Early in his studies of influenza (flu) at the World Influenza Centre at the National Institute for Medical Research in England, Isaacs became interested in the viral interference phenomenon, first described in 1935. It was observed that an RNA virus in a cell inhibits (restrains) the growth of any other viruses in that cell. While trying to discover the mechanism by which this occurs, Isaacs found that the interference seemed to be caused by something inside the cell.
While working with the visiting Swiss scientist Jean Lindenmann in 1957, Isaacs found that chick embryos (developing eggs) injected with influenza virus released very small amounts of a protein that destroyed the virus. The protein also inhibited the growth of any other viruses in the embryos. Isaacs and Lindenmann named the interfering protein interferon.
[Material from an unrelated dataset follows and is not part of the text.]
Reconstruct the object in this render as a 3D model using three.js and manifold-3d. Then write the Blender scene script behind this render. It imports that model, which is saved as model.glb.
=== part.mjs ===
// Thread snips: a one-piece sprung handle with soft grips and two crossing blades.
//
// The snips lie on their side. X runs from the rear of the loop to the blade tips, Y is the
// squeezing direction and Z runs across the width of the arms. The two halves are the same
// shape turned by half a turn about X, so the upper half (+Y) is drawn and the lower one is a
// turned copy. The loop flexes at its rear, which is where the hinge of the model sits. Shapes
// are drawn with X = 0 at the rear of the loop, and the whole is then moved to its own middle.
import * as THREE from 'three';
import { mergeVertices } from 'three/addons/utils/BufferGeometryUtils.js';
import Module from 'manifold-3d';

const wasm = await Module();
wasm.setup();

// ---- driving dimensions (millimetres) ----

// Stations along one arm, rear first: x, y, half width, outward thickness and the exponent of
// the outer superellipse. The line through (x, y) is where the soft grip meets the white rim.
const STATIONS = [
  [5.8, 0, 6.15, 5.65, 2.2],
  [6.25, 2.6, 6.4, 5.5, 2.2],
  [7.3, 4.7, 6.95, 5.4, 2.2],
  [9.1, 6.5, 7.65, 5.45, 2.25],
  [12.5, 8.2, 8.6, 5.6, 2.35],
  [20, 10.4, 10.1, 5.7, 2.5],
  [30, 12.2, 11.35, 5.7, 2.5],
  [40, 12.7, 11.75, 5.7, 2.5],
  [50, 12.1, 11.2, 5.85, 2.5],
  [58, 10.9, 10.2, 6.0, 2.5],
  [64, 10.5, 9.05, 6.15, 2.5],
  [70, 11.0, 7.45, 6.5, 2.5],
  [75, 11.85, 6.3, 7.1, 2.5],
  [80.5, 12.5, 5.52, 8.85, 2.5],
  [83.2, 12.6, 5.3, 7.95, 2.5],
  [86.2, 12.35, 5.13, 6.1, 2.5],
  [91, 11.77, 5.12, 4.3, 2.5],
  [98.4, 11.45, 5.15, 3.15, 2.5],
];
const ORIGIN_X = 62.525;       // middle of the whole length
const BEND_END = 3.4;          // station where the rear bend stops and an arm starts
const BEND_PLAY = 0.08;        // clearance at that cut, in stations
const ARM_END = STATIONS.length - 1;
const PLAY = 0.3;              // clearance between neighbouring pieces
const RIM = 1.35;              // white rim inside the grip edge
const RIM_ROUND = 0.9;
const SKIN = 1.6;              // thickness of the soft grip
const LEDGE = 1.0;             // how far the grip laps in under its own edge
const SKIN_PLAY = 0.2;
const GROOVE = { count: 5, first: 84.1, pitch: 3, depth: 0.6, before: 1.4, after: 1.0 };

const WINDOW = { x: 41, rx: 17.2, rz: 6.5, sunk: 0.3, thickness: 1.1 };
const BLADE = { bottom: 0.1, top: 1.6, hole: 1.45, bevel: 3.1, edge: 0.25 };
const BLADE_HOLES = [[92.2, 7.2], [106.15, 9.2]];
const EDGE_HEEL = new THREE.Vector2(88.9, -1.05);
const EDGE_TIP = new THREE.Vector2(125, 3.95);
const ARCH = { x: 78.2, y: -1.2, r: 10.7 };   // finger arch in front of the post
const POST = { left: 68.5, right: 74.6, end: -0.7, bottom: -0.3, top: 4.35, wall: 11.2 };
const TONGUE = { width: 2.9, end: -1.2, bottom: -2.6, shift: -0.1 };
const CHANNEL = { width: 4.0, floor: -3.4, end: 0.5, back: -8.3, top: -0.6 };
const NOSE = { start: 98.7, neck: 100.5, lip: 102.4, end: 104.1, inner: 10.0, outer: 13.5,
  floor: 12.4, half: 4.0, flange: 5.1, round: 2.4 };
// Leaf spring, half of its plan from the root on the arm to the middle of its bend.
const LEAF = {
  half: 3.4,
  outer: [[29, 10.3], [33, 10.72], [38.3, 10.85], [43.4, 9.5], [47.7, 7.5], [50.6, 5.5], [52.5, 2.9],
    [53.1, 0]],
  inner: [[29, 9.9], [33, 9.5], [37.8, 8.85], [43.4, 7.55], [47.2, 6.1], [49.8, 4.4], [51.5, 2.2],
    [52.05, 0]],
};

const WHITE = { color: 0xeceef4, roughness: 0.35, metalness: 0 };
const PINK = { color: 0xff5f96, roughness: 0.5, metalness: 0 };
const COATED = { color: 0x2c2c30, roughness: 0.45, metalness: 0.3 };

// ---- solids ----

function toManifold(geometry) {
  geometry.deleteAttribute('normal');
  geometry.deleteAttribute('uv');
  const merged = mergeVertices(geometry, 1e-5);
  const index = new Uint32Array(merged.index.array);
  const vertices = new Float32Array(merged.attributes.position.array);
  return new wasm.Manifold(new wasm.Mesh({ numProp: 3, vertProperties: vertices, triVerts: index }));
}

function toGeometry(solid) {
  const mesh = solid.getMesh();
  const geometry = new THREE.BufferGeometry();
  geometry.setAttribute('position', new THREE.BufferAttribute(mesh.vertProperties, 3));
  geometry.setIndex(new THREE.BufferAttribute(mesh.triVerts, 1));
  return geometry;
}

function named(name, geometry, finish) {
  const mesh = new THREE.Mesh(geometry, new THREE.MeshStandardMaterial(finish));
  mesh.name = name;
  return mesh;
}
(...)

It is now known that interferon is produced within hours of a viral invasion and that most living things, including plants, can make the protective protein. Interferon was initially seen as the cell's first line of defense against viral infections, and its discovery was expected to pave the way for successful treatment of viral diseases. Researchers soon found, however, that interferon is "species-specific." (Only human interferon, for example, will work in human beings.) The body also produces interferon in only small amounts, making it extremely expensive to obtain. These difficulties caused interferon research to inch forward at only a slow pace.
The late 1960s saw renewed interest in interferon when Ion Gresser (1928-), an American researcher in Paris, discovered that the protein stopped or slowed the growth of tumors in mice and also stimulated the production of tumor-killing lymphocytes (white blood cells). Gresser and Finnish virologist Karl Cantell both developed a way to make interferon in useful amounts from human blood cells. Monoclonal antibodies, first produced in 1975, made large-scale purification of interferon possible. The mid-1980s saw the advent of genetically-engineered interferon, the first example of which was produced from bacteria by Swiss scientist Charles Weissmann in 1980.
Research of interferon's ability to kill cancer cells has yielded only mixed results. It has been successfully used, however, against leukemia and osteogenic sarcoma (a bone cancer). Interferon shows varied promise in treating one type of multiple sclerosis, melanoma, renal cell cancer, and a few AIDS-related Kaposi's sarcomas. Interferon is also used to treat viral diseases like rabies, hepatitis, and herpes infections.